Abstract

The debate on transition to capitalism in the Ottoman Empire continues. In this study, the role of capital in the development of capitalist relations in the Ottoman Empire in the absence of an institutional credit mechanism was investigated through the incorporation practice. For this purpose, the XIXth century Bursa silk sector case was analysed. This is because it is the most integrated among the Ottoman Empire sectors with the European markets. This quality of the sector has enabled the comparison of Western Europe with the Ottoman Empire in terms of industrial capitalism. For making the comparison, Western European company history, secondary sources and studies on the subject were examined. In this context, the political, religious, and socioeconomic features that were effective on the emergence and development of institutional organizations in the Ottoman Empire were taken into consideration.

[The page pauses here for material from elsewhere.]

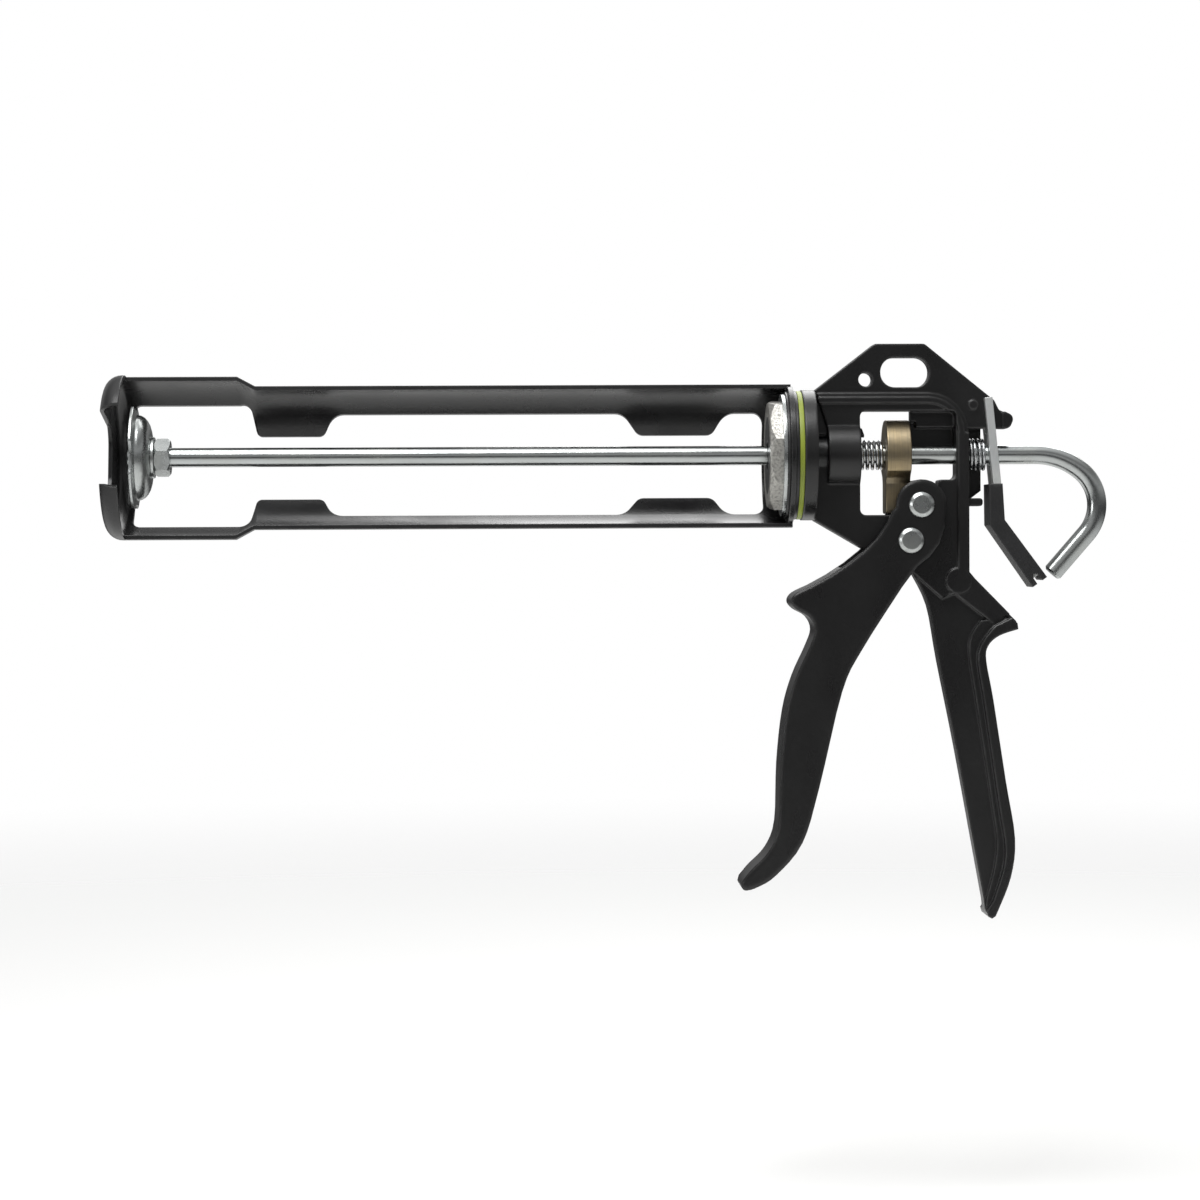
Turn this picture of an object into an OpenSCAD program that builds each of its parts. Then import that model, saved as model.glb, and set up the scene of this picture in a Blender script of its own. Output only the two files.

Depending on the characteristics in question, it was understood that the capitalist transformation was realized through formal and tacit agreements of usurer-foreign/minority merchant-bureaucrat cooperation in Bursa silk sector, differently from the corporation in Western Europe, even at the point of raw material-intermediate production. However, the capitalist transformation was not observed in the manufacture of final products and other textiles, and that then loss of employment and production appeared in these branches of activity as a result of the complete incorporation of the Empire into the center-periphery relationship with the Act of Port of Treaty of 1838 signed with Britain.